→ What to do: From the listing below, copy only the lines running from the line that contains "The build123d and" to the line that contains "return lock_place() * Pos(0, 0, LOCK_FOOT", both included.

→ Dataset content:
########

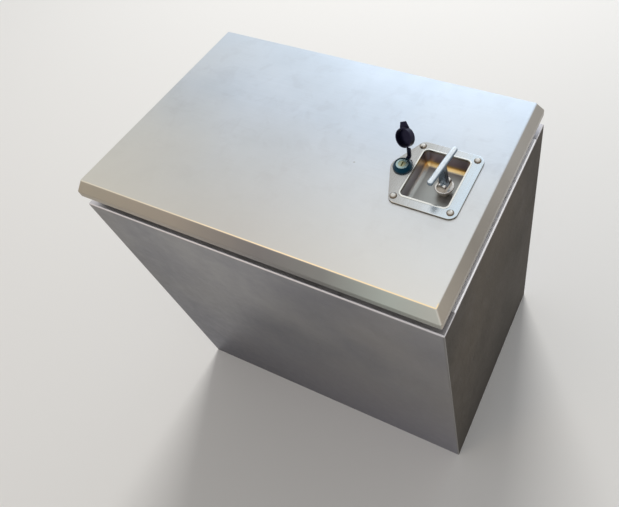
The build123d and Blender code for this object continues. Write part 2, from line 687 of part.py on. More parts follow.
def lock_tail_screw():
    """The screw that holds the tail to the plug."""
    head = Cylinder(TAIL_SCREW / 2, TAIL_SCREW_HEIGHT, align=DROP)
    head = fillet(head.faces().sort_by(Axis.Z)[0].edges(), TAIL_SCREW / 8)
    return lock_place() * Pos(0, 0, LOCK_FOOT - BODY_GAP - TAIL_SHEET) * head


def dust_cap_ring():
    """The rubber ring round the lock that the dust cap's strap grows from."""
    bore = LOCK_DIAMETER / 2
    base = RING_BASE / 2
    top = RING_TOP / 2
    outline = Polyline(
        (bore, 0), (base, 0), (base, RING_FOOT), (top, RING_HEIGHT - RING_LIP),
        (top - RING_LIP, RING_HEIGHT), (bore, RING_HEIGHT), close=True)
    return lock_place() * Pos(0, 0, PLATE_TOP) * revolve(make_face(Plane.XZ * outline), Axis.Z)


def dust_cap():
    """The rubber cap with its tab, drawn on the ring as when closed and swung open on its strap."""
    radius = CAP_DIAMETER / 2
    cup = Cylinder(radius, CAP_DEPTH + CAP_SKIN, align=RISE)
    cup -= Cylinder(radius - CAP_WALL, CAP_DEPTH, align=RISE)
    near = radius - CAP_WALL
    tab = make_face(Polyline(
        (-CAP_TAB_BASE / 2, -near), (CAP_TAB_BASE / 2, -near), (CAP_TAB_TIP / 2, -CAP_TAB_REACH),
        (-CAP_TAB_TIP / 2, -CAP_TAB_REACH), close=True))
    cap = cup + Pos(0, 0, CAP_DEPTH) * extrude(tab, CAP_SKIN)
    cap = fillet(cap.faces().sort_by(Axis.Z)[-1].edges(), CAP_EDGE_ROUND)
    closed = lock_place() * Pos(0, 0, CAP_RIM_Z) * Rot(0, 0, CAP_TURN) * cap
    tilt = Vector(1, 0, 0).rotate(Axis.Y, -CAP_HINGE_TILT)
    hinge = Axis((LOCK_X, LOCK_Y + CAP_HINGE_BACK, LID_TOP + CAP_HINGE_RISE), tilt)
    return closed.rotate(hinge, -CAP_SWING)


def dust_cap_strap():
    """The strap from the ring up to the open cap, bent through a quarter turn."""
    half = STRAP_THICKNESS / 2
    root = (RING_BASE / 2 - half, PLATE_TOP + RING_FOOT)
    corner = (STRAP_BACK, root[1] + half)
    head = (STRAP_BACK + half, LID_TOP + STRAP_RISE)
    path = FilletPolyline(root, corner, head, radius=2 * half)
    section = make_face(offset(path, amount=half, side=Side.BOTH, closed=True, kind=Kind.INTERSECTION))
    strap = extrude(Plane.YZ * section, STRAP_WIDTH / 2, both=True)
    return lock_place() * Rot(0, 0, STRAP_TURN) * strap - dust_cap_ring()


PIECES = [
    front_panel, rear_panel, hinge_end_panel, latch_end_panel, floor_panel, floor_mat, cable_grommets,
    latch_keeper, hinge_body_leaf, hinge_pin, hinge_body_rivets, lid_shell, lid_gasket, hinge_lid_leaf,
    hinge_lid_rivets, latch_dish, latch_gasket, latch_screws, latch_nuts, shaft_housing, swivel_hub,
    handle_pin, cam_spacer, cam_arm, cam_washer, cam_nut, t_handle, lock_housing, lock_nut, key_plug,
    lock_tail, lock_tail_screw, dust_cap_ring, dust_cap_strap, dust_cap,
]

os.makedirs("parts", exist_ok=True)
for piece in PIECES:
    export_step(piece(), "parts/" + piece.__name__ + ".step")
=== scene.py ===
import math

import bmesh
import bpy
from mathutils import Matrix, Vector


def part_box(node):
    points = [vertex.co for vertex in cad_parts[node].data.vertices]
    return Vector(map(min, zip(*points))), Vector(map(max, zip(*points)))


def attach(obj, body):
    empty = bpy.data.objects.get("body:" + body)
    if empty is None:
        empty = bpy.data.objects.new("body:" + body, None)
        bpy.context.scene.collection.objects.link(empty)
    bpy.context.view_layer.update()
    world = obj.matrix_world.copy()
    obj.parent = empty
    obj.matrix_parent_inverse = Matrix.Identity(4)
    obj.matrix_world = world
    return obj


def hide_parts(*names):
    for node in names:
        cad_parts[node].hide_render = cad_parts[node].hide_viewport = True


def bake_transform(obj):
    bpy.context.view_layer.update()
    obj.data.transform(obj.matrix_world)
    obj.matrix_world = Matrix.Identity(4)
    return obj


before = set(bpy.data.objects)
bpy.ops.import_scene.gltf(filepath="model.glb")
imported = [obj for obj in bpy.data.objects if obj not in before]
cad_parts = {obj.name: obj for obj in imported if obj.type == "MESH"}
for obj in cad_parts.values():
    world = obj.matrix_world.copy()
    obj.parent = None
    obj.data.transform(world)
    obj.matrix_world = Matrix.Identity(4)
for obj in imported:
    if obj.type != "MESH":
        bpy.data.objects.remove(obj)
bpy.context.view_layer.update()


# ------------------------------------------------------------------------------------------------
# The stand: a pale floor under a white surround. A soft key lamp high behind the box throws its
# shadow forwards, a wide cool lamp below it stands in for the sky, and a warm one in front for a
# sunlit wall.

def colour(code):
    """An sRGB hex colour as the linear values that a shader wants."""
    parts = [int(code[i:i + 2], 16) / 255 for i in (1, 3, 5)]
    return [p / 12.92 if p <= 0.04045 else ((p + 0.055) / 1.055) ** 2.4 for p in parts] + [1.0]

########

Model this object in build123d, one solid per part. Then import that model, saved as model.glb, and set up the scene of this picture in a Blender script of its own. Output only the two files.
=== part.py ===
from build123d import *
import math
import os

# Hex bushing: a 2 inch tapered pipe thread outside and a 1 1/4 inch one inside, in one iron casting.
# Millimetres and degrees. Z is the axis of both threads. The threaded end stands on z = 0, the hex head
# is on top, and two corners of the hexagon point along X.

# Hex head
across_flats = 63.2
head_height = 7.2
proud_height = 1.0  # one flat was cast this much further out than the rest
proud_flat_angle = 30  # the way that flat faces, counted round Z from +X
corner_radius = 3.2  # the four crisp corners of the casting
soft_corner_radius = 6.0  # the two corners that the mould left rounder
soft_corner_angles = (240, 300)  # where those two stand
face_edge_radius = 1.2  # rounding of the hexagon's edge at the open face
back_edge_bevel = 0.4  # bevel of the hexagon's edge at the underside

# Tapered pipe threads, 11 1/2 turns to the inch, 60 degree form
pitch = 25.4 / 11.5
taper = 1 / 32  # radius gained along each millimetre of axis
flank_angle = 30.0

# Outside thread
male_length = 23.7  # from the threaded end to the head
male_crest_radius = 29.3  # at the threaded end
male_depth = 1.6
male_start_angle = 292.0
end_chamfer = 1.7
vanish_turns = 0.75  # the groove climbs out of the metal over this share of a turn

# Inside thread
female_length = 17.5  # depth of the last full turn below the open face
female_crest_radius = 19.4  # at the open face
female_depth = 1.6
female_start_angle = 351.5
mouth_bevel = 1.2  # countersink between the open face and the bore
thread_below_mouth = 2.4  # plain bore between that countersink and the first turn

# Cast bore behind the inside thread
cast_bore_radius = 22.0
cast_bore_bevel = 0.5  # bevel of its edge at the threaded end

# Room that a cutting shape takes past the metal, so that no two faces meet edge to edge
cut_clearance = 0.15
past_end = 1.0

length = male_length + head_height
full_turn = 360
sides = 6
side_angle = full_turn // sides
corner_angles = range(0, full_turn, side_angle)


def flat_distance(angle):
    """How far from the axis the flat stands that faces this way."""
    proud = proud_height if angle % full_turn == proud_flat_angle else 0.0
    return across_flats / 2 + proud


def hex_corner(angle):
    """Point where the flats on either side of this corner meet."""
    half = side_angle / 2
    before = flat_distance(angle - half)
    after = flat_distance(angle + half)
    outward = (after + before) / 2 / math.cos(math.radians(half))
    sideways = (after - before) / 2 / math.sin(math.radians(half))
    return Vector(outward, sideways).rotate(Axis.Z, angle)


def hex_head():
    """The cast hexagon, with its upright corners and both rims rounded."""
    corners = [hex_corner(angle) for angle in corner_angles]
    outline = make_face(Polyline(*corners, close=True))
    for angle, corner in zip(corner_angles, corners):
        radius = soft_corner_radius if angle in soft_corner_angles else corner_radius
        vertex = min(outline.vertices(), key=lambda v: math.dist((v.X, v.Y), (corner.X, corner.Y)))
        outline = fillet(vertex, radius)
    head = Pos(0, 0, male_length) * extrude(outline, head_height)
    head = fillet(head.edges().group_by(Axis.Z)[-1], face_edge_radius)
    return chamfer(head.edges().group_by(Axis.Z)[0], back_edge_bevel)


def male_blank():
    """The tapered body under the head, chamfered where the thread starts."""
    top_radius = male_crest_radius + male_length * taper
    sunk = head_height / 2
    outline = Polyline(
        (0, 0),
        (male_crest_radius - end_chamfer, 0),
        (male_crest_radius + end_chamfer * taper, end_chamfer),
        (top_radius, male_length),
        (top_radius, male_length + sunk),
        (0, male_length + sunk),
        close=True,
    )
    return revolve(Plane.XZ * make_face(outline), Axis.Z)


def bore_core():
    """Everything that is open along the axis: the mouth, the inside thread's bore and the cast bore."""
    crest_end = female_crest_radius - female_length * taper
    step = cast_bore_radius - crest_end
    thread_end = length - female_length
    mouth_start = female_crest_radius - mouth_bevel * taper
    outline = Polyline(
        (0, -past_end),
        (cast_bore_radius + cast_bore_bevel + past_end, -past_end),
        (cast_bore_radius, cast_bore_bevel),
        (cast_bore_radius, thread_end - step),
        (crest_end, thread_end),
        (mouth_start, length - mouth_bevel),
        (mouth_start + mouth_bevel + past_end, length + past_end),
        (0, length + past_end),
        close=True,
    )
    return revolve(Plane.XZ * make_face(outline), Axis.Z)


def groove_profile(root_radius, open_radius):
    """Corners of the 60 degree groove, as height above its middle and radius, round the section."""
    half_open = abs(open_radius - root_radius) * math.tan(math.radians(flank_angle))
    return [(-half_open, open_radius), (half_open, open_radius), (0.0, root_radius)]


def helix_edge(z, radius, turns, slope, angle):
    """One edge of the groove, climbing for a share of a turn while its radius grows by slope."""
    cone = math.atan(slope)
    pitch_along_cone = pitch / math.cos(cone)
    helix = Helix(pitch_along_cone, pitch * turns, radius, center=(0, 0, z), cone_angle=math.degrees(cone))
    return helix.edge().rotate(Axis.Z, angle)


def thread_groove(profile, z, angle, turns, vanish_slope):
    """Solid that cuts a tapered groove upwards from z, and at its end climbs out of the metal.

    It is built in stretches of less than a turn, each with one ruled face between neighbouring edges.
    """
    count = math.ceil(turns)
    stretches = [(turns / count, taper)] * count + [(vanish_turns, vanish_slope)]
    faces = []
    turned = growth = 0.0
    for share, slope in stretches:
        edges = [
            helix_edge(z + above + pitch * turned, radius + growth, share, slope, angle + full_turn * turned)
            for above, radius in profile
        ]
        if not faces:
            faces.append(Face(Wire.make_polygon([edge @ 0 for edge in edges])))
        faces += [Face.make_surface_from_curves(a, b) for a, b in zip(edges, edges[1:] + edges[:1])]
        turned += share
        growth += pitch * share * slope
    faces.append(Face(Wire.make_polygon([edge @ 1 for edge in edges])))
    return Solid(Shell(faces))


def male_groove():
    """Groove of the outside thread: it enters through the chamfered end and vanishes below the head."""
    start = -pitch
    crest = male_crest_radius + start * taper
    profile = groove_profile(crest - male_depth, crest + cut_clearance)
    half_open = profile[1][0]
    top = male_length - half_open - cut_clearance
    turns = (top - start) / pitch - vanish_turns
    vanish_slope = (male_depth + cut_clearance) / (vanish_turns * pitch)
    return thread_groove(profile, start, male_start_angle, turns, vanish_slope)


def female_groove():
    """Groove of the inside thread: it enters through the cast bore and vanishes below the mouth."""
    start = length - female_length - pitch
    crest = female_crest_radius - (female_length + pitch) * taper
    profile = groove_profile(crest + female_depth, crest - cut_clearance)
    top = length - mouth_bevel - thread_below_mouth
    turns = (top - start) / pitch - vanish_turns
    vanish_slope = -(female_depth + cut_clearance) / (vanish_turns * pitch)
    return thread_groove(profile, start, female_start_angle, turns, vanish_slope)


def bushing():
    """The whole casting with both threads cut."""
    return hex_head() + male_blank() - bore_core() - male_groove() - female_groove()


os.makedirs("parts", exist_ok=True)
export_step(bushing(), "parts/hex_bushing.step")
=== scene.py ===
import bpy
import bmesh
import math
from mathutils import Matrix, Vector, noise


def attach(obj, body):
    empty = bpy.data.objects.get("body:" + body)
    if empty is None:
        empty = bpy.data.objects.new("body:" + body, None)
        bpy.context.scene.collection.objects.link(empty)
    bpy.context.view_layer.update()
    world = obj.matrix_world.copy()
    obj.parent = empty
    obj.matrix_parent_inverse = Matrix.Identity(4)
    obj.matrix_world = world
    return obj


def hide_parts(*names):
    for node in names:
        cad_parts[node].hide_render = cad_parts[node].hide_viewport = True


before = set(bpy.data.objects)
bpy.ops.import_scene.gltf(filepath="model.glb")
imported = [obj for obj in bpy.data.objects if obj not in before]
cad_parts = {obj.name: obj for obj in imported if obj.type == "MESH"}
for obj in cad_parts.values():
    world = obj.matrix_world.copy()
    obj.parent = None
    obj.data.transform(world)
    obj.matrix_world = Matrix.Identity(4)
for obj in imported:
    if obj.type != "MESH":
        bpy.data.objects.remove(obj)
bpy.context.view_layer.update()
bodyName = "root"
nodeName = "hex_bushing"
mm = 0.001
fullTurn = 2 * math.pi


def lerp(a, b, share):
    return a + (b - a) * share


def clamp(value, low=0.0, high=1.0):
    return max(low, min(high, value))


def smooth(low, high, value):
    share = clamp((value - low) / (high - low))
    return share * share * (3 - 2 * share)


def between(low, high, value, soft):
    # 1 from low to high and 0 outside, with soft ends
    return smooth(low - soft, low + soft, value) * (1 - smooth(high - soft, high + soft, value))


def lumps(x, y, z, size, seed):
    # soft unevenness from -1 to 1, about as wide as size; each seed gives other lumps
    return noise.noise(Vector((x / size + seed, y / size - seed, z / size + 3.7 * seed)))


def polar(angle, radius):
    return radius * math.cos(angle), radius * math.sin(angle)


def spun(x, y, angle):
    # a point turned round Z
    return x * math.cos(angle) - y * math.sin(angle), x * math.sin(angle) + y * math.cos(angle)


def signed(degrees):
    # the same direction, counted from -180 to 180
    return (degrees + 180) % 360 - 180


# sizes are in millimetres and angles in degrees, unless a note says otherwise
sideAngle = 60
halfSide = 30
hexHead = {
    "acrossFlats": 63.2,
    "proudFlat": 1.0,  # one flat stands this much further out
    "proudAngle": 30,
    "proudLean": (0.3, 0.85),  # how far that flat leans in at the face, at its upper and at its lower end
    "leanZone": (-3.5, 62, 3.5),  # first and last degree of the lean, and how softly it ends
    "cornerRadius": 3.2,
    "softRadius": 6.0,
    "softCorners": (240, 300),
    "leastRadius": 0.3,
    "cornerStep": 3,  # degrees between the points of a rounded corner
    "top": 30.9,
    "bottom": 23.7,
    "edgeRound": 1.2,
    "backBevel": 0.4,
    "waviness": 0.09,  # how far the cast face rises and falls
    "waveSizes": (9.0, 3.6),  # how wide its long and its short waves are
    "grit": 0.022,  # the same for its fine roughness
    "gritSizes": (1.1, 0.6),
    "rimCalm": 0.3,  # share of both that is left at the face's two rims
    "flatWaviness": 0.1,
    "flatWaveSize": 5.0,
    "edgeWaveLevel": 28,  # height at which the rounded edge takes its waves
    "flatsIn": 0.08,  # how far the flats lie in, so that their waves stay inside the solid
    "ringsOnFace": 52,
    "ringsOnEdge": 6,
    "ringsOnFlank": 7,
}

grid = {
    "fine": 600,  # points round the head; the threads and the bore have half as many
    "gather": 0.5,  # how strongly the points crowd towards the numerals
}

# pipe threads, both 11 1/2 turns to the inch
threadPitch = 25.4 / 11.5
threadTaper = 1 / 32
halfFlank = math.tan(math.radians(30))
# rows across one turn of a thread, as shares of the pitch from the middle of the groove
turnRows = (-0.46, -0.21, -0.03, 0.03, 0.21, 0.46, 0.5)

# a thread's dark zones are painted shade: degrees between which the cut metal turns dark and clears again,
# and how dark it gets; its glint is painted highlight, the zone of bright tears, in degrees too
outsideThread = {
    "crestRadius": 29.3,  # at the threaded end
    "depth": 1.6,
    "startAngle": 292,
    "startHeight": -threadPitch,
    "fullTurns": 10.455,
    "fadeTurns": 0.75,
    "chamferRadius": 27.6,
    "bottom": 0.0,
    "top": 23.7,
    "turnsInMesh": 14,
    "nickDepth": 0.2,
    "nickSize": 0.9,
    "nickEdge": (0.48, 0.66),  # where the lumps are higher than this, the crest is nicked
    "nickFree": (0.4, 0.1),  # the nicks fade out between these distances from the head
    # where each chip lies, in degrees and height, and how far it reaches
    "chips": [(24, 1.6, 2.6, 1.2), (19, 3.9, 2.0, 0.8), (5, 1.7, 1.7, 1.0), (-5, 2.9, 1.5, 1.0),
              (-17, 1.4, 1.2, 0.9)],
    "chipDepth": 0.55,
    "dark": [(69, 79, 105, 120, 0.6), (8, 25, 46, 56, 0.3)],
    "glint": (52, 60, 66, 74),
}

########

→ Reply to the exercise:
The build123d and Blender code for this object continues. Write part 2, from line 687 of part.py on. More parts follow.
def lock_tail_screw():
    """The screw that holds the tail to the plug."""
    head = Cylinder(TAIL_SCREW / 2, TAIL_SCREW_HEIGHT, align=DROP)
    head = fillet(head.faces().sort_by(Axis.Z)[0].edges(), TAIL_SCREW / 8)
    return lock_place() * Pos(0, 0, LOCK_FOOT - BODY_GAP - TAIL_SHEET) * head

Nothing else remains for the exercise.